▶ [Objective]:
Output the records exactly. Include every line.

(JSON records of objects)
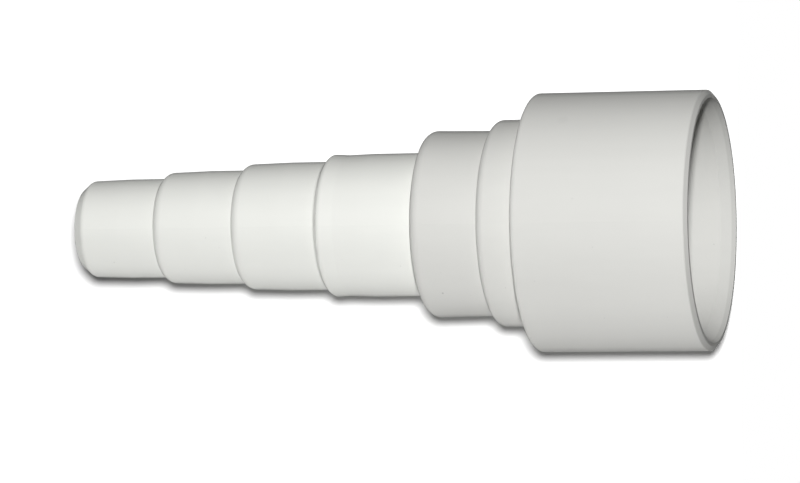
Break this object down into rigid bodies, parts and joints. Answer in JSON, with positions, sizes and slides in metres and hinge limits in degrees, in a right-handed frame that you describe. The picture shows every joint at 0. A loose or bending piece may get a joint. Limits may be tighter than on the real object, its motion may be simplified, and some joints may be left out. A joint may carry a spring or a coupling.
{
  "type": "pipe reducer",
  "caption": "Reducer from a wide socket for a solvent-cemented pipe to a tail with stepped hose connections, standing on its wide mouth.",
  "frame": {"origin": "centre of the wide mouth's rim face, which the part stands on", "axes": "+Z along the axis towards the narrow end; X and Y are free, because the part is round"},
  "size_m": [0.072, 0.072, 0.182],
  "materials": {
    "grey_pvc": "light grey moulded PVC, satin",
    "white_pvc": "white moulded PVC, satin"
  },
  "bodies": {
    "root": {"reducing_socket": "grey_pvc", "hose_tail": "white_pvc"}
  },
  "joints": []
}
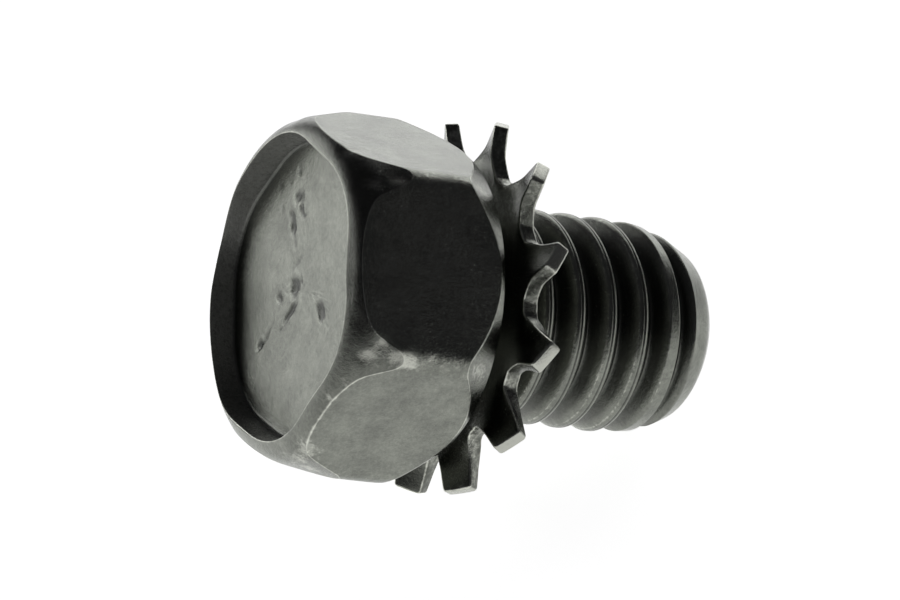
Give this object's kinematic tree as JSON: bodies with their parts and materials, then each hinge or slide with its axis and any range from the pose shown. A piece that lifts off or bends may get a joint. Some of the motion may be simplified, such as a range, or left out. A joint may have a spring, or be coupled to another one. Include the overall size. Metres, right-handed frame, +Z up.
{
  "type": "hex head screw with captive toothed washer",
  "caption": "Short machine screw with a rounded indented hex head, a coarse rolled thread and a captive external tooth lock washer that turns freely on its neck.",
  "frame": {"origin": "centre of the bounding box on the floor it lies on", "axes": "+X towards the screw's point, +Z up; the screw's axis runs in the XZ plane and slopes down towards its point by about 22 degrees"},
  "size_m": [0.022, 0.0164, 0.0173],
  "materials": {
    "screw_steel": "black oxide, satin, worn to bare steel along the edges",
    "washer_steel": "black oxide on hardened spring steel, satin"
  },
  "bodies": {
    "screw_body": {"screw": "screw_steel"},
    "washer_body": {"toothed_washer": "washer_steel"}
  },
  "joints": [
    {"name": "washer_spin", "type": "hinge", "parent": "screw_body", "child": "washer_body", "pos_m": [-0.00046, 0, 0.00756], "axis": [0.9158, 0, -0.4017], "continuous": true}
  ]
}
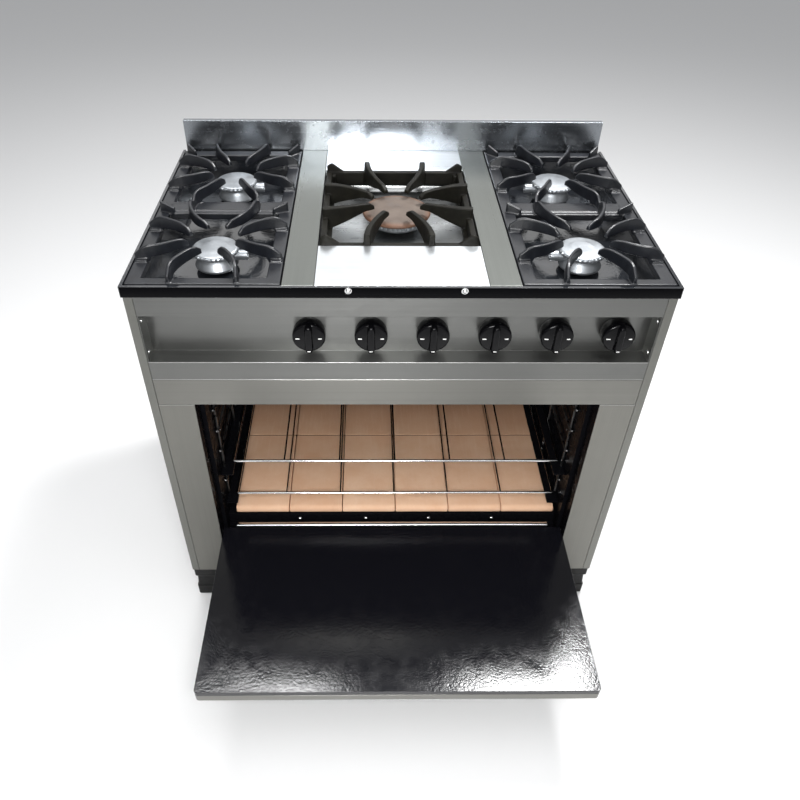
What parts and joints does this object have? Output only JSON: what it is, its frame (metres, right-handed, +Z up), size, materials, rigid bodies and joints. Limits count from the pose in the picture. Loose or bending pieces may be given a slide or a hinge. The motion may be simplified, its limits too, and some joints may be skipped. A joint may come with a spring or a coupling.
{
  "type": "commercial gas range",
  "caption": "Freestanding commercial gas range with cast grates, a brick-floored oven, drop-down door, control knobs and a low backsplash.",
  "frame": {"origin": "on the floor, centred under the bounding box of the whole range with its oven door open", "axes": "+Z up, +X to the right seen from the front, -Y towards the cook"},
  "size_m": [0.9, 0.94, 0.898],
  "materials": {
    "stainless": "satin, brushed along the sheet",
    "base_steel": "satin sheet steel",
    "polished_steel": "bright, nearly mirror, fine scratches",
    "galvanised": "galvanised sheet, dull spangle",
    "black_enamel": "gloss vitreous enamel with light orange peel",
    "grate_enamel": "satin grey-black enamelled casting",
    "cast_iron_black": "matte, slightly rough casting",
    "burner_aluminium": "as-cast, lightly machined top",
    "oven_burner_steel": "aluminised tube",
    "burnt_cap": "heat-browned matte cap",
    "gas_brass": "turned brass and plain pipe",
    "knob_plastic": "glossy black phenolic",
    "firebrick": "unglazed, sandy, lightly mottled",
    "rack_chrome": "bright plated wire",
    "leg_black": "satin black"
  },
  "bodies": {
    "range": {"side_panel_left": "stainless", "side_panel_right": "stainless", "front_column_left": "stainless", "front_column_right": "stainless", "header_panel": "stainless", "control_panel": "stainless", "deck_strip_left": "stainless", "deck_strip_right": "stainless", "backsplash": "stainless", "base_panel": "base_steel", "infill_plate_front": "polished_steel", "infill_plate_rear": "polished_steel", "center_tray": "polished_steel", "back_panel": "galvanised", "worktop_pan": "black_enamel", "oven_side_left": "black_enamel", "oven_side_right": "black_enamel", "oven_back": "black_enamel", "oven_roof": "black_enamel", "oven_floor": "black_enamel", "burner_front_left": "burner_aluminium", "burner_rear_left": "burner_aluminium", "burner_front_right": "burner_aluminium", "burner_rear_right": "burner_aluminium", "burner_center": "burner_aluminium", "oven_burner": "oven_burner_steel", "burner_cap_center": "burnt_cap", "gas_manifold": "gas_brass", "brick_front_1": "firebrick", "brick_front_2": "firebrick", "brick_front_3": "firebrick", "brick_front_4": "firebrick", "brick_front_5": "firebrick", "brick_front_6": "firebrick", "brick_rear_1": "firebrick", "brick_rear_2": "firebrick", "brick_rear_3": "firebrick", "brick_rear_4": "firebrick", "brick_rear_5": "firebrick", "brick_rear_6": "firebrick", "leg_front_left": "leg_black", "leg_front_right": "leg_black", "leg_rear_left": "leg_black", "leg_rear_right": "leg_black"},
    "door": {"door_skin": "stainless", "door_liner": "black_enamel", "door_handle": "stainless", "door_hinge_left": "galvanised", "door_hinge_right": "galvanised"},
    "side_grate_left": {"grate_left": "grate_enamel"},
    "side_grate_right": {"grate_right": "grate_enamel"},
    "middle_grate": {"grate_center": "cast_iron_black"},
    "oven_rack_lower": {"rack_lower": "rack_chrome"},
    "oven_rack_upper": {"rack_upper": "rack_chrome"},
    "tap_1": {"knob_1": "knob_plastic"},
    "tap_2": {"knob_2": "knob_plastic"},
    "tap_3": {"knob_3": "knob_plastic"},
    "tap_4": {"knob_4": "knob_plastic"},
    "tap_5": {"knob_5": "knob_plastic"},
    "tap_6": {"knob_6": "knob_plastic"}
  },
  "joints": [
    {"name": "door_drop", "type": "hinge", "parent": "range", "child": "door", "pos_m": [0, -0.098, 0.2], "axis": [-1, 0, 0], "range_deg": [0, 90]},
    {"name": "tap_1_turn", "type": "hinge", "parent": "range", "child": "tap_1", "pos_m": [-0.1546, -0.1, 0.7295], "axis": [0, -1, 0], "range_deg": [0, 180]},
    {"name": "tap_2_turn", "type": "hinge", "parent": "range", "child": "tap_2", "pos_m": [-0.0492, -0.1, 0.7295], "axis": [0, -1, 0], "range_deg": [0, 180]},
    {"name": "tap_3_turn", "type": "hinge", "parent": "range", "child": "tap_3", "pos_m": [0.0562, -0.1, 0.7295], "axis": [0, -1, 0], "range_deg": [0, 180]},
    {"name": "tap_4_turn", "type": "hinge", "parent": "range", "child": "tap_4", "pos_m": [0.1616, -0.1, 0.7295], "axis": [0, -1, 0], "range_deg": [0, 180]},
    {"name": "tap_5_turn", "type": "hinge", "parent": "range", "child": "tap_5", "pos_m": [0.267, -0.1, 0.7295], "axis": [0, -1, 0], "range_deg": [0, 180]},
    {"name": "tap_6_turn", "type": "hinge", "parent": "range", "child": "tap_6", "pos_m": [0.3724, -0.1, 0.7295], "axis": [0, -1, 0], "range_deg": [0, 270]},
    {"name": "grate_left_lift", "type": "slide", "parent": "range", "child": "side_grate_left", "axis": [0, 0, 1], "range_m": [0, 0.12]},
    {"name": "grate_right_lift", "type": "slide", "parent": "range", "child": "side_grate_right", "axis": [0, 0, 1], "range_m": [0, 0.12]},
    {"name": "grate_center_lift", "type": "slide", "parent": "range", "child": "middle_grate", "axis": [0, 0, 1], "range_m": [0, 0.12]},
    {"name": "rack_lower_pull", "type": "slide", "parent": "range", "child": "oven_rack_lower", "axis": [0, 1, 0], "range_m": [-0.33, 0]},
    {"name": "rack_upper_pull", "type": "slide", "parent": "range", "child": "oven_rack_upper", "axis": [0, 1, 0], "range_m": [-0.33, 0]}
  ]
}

▶ [Correct result]:
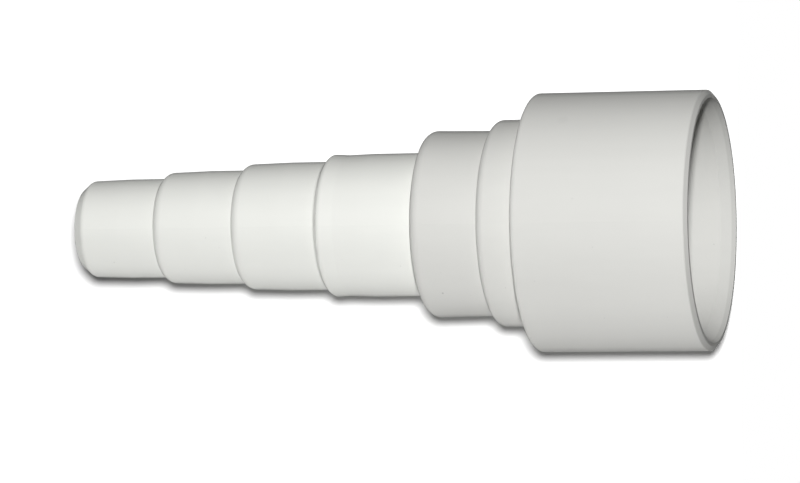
Break this object down into rigid bodies, parts and joints. Answer in JSON, with positions, sizes and slides in metres and hinge limits in degrees, in a right-handed frame that you describe. The picture shows every joint at 0. A loose or bending piece may get a joint. Limits may be tighter than on the real object, its motion may be simplified, and some joints may be left out. A joint may carry a spring or a coupling.
{
  "type": "pipe reducer",
  "caption": "Reducer from a wide socket for a solvent-cemented pipe to a tail with stepped hose connections, standing on its wide mouth.",
  "frame": {"origin": "centre of the wide mouth's rim face, which the part stands on", "axes": "+Z along the axis towards the narrow end; X and Y are free, because the part is round"},
  "size_m": [0.072, 0.072, 0.182],
  "materials": {
    "grey_pvc": "light grey moulded PVC, satin",
    "white_pvc": "white moulded PVC, satin"
  },
  "bodies": {
    "root": {"reducing_socket": "grey_pvc", "hose_tail": "white_pvc"}
  },
  "joints": []
}
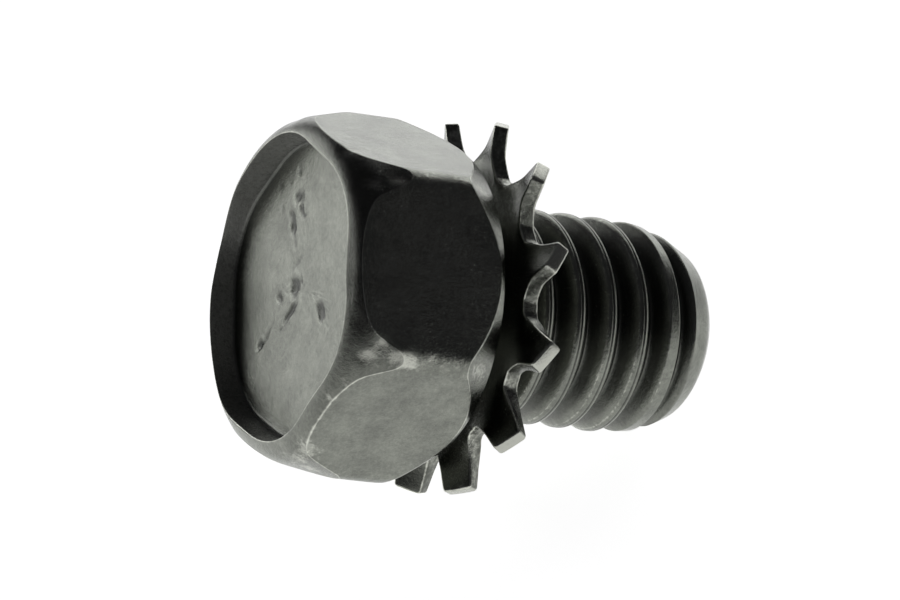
Give this object's kinematic tree as JSON: bodies with their parts and materials, then each hinge or slide with its axis and any range from the pose shown. A piece that lifts off or bends may get a joint. Some of the motion may be simplified, such as a range, or left out. A joint may have a spring, or be coupled to another one. Include the overall size. Metres, right-handed frame, +Z up.
{
  "type": "hex head screw with captive toothed washer",
  "caption": "Short machine screw with a rounded indented hex head, a coarse rolled thread and a captive external tooth lock washer that turns freely on its neck.",
  "frame": {"origin": "centre of the bounding box on the floor it lies on", "axes": "+X towards the screw's point, +Z up; the screw's axis runs in the XZ plane and slopes down towards its point by about 22 degrees"},
  "size_m": [0.022, 0.0164, 0.0173],
  "materials": {
    "screw_steel": "black oxide, satin, worn to bare steel along the edges",
    "washer_steel": "black oxide on hardened spring steel, satin"
  },
  "bodies": {
    "screw_body": {"screw": "screw_steel"},
    "washer_body": {"toothed_washer": "washer_steel"}
  },
  "joints": [
    {"name": "washer_spin", "type": "hinge", "parent": "screw_body", "child": "washer_body", "pos_m": [-0.00046, 0, 0.00756], "axis": [0.9158, 0, -0.4017], "continuous": true}
  ]
}
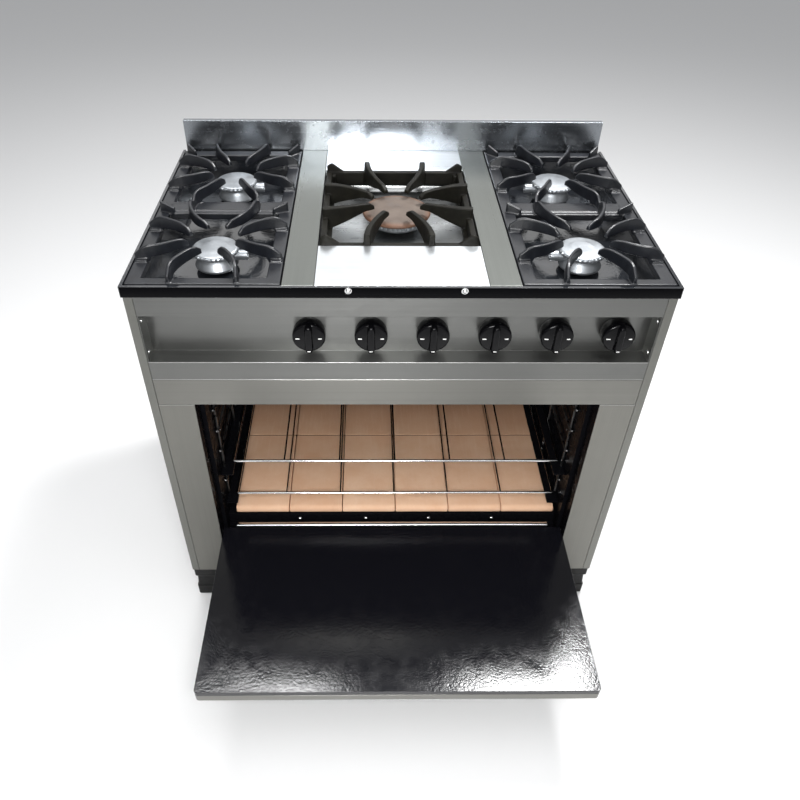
What parts and joints does this object have? Output only JSON: what it is, its frame (metres, right-handed, +Z up), size, materials, rigid bodies and joints. Limits count from the pose in the picture. Loose or bending pieces may be given a slide or a hinge. The motion may be simplified, its limits too, and some joints may be skipped. A joint may come with a spring or a coupling.
{
  "type": "commercial gas range",
  "caption": "Freestanding commercial gas range with cast grates, a brick-floored oven, drop-down door, control knobs and a low backsplash.",
  "frame": {"origin": "on the floor, centred under the bounding box of the whole range with its oven door open", "axes": "+Z up, +X to the right seen from the front, -Y towards the cook"},
  "size_m": [0.9, 0.94, 0.898],
  "materials": {
    "stainless": "satin, brushed along the sheet",
    "base_steel": "satin sheet steel",
    "polished_steel": "bright, nearly mirror, fine scratches",
    "galvanised": "galvanised sheet, dull spangle",
    "black_enamel": "gloss vitreous enamel with light orange peel",
    "grate_enamel": "satin grey-black enamelled casting",
    "cast_iron_black": "matte, slightly rough casting",
    "burner_aluminium": "as-cast, lightly machined top",
    "oven_burner_steel": "aluminised tube",
    "burnt_cap": "heat-browned matte cap",
    "gas_brass": "turned brass and plain pipe",
    "knob_plastic": "glossy black phenolic",
    "firebrick": "unglazed, sandy, lightly mottled",
    "rack_chrome": "bright plated wire",
    "leg_black": "satin black"
  },
  "bodies": {
    "range": {"side_panel_left": "stainless", "side_panel_right": "stainless", "front_column_left": "stainless", "front_column_right": "stainless", "header_panel": "stainless", "control_panel": "stainless", "deck_strip_left": "stainless", "deck_strip_right": "stainless", "backsplash": "stainless", "base_panel": "base_steel", "infill_plate_front": "polished_steel", "infill_plate_rear": "polished_steel", "center_tray": "polished_steel", "back_panel": "galvanised", "worktop_pan": "black_enamel", "oven_side_left": "black_enamel", "oven_side_right": "black_enamel", "oven_back": "black_enamel", "oven_roof": "black_enamel", "oven_floor": "black_enamel", "burner_front_left": "burner_aluminium", "burner_rear_left": "burner_aluminium", "burner_front_right": "burner_aluminium", "burner_rear_right": "burner_aluminium", "burner_center": "burner_aluminium", "oven_burner": "oven_burner_steel", "burner_cap_center": "burnt_cap", "gas_manifold": "gas_brass", "brick_front_1": "firebrick", "brick_front_2": "firebrick", "brick_front_3": "firebrick", "brick_front_4": "firebrick", "brick_front_5": "firebrick", "brick_front_6": "firebrick", "brick_rear_1": "firebrick", "brick_rear_2": "firebrick", "brick_rear_3": "firebrick", "brick_rear_4": "firebrick", "brick_rear_5": "firebrick", "brick_rear_6": "firebrick", "leg_front_left": "leg_black", "leg_front_right": "leg_black", "leg_rear_left": "leg_black", "leg_rear_right": "leg_black"},
    "door": {"door_skin": "stainless", "door_liner": "black_enamel", "door_handle": "stainless", "door_hinge_left": "galvanised", "door_hinge_right": "galvanised"},
    "side_grate_left": {"grate_left": "grate_enamel"},
    "side_grate_right": {"grate_right": "grate_enamel"},
    "middle_grate": {"grate_center": "cast_iron_black"},
    "oven_rack_lower": {"rack_lower": "rack_chrome"},
    "oven_rack_upper": {"rack_upper": "rack_chrome"},
    "tap_1": {"knob_1": "knob_plastic"},
    "tap_2": {"knob_2": "knob_plastic"},
    "tap_3": {"knob_3": "knob_plastic"},
    "tap_4": {"knob_4": "knob_plastic"},
    "tap_5": {"knob_5": "knob_plastic"},
    "tap_6": {"knob_6": "knob_plastic"}
  },
  "joints": [
    {"name": "door_drop", "type": "hinge", "parent": "range", "child": "door", "pos_m": [0, -0.098, 0.2], "axis": [-1, 0, 0], "range_deg": [0, 90]},
    {"name": "tap_1_turn", "type": "hinge", "parent": "range", "child": "tap_1", "pos_m": [-0.1546, -0.1, 0.7295], "axis": [0, -1, 0], "range_deg": [0, 180]},
    {"name": "tap_2_turn", "type": "hinge", "parent": "range", "child": "tap_2", "pos_m": [-0.0492, -0.1, 0.7295], "axis": [0, -1, 0], "range_deg": [0, 180]},
    {"name": "tap_3_turn", "type": "hinge", "parent": "range", "child": "tap_3", "pos_m": [0.0562, -0.1, 0.7295], "axis": [0, -1, 0], "range_deg": [0, 180]},
    {"name": "tap_4_turn", "type": "hinge", "parent": "range", "child": "tap_4", "pos_m": [0.1616, -0.1, 0.7295], "axis": [0, -1, 0], "range_deg": [0, 180]},
    {"name": "tap_5_turn", "type": "hinge", "parent": "range", "child": "tap_5", "pos_m": [0.267, -0.1, 0.7295], "axis": [0, -1, 0], "range_deg": [0, 180]},
    {"name": "tap_6_turn", "type": "hinge", "parent": "range", "child": "tap_6", "pos_m": [0.3724, -0.1, 0.7295], "axis": [0, -1, 0], "range_deg": [0, 270]},
    {"name": "grate_left_lift", "type": "slide", "parent": "range", "child": "side_grate_left", "axis": [0, 0, 1], "range_m": [0, 0.12]},
    {"name": "grate_right_lift", "type": "slide", "parent": "range", "child": "side_grate_right", "axis": [0, 0, 1], "range_m": [0, 0.12]},
    {"name": "grate_center_lift", "type": "slide", "parent": "range", "child": "middle_grate", "axis": [0, 0, 1], "range_m": [0, 0.12]},
    {"name": "rack_lower_pull", "type": "slide", "parent": "range", "child": "oven_rack_lower", "axis": [0, 1, 0], "range_m": [-0.33, 0]},
    {"name": "rack_upper_pull", "type": "slide", "parent": "range", "child": "oven_rack_upper", "axis": [0, 1, 0], "range_m": [-0.33, 0]}
  ]
}